CHP Genel Başkanı Özgür Özel, belediye başkanlarının gözaltına alınması sonrasında Cumhurbaşkanı Erdoğan’a sert tepki gösterdi.
Ülke, bu sabah yeni bir belediye operasyonuyla sarsıldı. Adana Belediye Başkanı Zeydan Karalar, Antalya Belediye Başkanı Muhittin Böcek ve Adıyaman Belediye Başkanı Abdurrahman Tutdere gözaltına alındı. Gözaltıların hemen ardından CHP Genel Başkanı Özgür Özel, olağanüstü olarak topladığı Merkez Yürütme Kurulu (MYK) sonrasında gündeme ilişkin değerlendirmelerde bulundu.
Adalet Bakanı Yılmaz Tunç, belediye başkanlarının gözaltına alınmasıyla ilgili açıklamalarda bulundu:
Antalya, Manavgat, Adana ve Adıyaman belediye başkanları hakkında rüşvet ve irtikap iddialarını içeren adli soruşturmalar, ilgili Cumhuriyet Başsavcılıklarınca hukukun gereklilikleri doğrultusunda ve tamamen yasal çerçevede yürütülmektedir.

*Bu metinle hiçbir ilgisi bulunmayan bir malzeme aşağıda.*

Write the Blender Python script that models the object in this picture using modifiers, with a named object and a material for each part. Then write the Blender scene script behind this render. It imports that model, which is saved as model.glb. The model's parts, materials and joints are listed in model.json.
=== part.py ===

Ceza Muhakemesi Kanunu’nun 160. maddesi gereğince, “Bir suç işlendiği izlenimini veren bir durum ortaya çıktığında, Cumhuriyet savcısı, maddi gerçeği ortaya çıkarmak ve kamu davası açılıp açılmayacağına karar vermek için derhal soruşturma başlatmakla yükümlüdür.” Soruşturma süreci içinde yargının kayıtsız kalması düşünülemez. Cumhuriyet Başsavcılıklarınca sunulan deliller ve iddialar ışığında, şüpheli konumundaki kişilerin savunma hakları güvence altındadır.
Hukuk ve kanunlar karşısında hiç kimse ayrıcalıklı değildir. Kamu görevi yürütenler de dahil herkes, yargı denetimine tabidir. Soruşturma aşamasında yürütülen adli işlemleri “siyasi”, “taraflı” veya “kasıtlı” biçimde nitelendirmek, yargının tarafsızlığı ve bağımsızlığına zarar vererek yargıyı yıpratma amacı taşımaktadır.
Dosyaların içeriğini bilmeden yapılan “ortada suç yoktur” veya “kesin suç işlenmiştir” biçimindeki peşin hükümler, soruşturmayı etkileme amacı taşıyan tavırlardır.
Ayrıca, bazı çevrelerin yargı mensuplarını hedef alan iftiraları; adli süreçleri ve hukuk güvenliğini tehdit etmektedir.
Bakan Tunç, isim vermeden CHP lideri Özgür Özel’e sert sözlerle yüklendi:
Adli soruşturmaları hadsiz bir biçimde Cumhurbaşkanı ile ilişkilendirme cüreti göstererek mesnetsiz ve seviyesiz ithamlarda bulunan kimseler, aslında doğrudan yargıya, hukuka ve anayasal düzene saldırmaktadır.
Soruşturmayı sürdüren bağımsız adli makamlara yapılan hakaret ve tehdit içeren açıklamalar; yargıya baskı kurma, adaletin tecellisini engelleme ve kamuoyunu yanıltma niyetidir.
Bu tür saldırgan ve sorumsuz ifadeler asla kabul edilemez. Yargı süreci devam ederken hiç kimse kendisini hakim veya savcı yerine koyarak hüküm verme cüretinde bulunamaz.
Hukuka saygı gösteren herkesin yapması gereken, yargının vereceği sonucu beklemek ve hukuki sürece saygı duymaktır.